• THE TASK: Repeat every line, exactly, from the very first through the one where "and foam liner." appears. Add nothing else.

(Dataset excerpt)
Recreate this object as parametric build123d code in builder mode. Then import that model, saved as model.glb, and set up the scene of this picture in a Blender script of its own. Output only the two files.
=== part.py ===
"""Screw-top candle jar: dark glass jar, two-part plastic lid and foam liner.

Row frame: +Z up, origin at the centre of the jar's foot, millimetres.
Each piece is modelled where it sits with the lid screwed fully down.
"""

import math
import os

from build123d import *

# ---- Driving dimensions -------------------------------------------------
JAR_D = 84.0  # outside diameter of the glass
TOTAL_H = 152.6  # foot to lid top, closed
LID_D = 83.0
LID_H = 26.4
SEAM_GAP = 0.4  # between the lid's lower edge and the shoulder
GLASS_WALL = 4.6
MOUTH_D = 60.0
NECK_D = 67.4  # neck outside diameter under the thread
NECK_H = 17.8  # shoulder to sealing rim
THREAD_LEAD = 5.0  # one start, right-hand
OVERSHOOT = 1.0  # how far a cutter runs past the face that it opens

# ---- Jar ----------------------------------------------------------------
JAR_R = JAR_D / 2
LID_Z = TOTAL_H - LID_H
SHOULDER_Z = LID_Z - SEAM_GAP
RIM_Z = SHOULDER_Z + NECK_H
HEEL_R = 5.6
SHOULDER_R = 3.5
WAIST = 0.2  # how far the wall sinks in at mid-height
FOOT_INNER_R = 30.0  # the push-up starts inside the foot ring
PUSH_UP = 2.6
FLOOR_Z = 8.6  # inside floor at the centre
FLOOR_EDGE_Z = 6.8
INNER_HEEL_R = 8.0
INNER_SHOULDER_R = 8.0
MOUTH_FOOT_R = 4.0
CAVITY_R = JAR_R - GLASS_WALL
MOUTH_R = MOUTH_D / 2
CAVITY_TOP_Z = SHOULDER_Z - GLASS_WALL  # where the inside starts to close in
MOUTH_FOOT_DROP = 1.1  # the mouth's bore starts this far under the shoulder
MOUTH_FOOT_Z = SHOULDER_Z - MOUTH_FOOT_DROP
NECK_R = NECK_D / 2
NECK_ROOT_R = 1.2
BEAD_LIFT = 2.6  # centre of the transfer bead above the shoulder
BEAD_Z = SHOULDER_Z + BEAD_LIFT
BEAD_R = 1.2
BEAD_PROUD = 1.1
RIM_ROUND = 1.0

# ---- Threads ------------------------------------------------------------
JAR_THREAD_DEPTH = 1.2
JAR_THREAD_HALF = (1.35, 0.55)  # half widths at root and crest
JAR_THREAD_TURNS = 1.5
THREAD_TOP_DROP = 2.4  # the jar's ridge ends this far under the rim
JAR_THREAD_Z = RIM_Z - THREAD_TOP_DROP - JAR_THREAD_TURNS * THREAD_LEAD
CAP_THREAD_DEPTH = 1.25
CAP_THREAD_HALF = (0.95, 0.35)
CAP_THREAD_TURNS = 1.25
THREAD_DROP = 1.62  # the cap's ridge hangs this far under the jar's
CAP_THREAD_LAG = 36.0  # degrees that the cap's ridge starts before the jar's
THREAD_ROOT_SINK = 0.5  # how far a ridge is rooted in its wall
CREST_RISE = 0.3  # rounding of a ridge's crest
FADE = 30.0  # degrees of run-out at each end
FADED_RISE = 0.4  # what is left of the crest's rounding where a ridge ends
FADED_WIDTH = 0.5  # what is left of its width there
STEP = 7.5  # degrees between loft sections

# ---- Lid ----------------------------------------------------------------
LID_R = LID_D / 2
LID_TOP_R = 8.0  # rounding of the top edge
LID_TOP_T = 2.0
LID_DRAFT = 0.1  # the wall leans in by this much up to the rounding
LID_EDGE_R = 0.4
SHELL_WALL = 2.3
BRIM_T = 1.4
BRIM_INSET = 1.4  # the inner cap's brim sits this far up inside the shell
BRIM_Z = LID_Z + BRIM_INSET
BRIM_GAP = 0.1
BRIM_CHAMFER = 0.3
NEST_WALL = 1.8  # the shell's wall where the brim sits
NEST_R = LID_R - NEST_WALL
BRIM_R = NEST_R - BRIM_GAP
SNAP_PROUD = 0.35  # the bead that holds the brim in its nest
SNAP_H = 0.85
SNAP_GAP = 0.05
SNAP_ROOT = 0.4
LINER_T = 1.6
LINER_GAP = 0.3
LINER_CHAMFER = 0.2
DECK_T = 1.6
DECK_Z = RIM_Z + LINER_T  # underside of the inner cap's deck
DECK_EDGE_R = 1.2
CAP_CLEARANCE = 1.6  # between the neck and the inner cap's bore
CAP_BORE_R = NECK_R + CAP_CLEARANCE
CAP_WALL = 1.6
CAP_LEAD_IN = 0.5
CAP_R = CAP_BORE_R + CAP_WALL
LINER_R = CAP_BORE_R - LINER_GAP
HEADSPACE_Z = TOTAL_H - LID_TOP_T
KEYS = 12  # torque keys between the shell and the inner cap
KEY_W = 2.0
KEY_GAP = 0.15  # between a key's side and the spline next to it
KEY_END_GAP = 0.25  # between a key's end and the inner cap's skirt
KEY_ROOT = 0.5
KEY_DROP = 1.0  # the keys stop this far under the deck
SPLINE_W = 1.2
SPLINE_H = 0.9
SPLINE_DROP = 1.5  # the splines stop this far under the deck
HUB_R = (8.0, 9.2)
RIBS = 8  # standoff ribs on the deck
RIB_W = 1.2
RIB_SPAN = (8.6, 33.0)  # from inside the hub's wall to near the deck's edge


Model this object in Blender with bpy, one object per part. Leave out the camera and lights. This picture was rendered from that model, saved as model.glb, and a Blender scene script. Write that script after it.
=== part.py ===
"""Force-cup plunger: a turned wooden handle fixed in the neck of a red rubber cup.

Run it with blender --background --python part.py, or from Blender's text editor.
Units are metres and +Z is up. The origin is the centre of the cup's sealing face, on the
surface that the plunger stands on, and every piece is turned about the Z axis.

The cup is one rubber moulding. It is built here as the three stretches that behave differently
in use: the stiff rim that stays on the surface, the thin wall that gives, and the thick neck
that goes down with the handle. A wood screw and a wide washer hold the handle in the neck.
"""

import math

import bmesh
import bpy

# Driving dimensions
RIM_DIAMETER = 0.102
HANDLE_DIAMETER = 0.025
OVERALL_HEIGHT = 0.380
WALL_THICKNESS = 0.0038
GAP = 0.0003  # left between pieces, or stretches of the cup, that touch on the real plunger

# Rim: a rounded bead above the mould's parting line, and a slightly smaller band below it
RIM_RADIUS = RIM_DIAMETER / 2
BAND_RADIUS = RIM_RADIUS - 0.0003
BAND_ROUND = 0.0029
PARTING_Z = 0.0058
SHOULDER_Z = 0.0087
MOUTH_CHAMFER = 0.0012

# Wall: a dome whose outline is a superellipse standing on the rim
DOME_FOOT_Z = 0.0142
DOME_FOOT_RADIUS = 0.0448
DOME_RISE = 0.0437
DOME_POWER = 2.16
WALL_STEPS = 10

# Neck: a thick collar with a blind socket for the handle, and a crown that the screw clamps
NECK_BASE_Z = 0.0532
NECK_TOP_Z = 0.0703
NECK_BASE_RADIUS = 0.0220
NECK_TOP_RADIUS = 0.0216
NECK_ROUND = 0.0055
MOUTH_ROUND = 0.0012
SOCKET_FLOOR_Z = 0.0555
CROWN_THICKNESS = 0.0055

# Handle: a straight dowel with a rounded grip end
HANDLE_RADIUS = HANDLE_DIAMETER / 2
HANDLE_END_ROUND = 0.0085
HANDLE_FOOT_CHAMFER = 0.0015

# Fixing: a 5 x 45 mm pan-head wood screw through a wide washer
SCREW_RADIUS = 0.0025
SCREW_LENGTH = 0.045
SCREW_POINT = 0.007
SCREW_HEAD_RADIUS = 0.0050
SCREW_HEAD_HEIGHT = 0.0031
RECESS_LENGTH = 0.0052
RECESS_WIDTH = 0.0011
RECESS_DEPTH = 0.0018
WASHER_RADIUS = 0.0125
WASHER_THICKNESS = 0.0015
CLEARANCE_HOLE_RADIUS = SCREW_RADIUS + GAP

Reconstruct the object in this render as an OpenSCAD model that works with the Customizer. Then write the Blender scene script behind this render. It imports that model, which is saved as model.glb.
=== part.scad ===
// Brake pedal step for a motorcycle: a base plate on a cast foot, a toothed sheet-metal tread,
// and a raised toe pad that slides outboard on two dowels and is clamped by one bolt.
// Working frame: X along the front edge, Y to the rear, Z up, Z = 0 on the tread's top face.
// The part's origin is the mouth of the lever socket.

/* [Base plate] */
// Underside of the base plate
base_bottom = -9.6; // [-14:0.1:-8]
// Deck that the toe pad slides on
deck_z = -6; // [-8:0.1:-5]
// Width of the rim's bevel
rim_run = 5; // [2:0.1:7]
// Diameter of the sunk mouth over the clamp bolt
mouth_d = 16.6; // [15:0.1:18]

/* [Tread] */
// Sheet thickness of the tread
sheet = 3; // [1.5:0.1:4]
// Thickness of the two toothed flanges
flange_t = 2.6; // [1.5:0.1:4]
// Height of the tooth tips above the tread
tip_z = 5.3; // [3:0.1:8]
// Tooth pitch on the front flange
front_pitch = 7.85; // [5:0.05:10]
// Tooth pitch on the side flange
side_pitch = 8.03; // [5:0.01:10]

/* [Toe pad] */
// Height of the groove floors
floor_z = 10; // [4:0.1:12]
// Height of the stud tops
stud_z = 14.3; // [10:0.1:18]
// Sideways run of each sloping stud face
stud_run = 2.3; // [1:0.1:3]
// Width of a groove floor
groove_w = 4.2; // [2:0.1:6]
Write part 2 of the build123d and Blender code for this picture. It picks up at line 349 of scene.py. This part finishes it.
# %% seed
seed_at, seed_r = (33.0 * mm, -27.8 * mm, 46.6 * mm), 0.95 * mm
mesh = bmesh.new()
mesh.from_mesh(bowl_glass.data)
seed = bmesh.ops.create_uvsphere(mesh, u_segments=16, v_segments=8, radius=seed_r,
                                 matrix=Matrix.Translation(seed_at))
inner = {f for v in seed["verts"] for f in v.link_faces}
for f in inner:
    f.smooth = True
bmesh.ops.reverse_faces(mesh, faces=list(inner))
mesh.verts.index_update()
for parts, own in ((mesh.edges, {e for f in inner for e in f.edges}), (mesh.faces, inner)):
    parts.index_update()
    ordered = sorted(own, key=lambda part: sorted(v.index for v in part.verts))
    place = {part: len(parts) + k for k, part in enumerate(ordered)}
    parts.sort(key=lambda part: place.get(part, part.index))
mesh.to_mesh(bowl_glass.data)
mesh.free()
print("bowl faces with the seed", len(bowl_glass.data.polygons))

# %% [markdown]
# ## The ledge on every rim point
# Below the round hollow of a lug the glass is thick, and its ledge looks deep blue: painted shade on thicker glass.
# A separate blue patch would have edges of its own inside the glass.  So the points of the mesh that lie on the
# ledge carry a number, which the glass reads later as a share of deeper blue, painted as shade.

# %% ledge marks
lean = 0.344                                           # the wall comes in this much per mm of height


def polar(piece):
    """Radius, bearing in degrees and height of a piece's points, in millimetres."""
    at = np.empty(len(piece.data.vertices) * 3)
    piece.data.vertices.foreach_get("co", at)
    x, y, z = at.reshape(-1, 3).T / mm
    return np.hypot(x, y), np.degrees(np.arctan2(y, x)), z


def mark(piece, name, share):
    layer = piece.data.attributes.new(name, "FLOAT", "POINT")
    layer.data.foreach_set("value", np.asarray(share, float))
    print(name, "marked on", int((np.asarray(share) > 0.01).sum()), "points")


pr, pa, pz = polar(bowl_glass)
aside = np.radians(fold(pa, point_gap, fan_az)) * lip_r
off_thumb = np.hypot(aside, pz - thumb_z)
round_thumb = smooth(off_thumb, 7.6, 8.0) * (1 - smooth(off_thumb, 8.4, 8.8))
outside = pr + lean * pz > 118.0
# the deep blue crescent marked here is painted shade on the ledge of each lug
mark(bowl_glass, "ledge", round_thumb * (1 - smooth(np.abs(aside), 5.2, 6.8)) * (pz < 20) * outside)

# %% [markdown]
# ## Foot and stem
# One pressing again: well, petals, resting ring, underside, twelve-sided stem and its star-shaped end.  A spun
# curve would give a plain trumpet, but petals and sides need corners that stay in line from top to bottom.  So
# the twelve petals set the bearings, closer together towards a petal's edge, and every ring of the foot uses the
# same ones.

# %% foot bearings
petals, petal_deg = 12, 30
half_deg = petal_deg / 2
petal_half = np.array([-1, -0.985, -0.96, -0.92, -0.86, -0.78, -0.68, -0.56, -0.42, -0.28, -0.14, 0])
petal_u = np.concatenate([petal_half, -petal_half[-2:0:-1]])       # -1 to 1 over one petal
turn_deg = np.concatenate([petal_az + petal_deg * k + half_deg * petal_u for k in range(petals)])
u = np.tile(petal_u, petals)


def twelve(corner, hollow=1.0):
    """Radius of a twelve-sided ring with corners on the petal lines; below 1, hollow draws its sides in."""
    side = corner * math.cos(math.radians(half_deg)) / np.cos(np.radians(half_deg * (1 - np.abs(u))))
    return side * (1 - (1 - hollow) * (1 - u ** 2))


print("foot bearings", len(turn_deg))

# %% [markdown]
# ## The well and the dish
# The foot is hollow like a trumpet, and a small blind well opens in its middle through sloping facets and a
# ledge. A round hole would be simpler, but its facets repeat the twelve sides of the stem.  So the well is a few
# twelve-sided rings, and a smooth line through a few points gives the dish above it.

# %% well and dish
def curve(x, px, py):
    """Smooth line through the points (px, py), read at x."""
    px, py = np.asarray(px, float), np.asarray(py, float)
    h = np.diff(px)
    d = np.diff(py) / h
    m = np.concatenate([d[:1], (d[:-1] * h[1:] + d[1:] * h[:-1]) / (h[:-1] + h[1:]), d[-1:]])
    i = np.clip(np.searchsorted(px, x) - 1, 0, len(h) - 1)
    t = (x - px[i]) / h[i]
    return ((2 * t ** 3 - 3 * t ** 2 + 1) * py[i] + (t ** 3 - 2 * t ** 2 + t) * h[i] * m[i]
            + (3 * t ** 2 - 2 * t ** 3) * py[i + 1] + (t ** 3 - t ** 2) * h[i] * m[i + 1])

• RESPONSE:
Recreate this object as parametric build123d code in builder mode. Then import that model, saved as model.glb, and set up the scene of this picture in a Blender script of its own. Output only the two files.
=== part.py ===
"""Screw-top candle jar: dark glass jar, two-part plastic lid and foam liner.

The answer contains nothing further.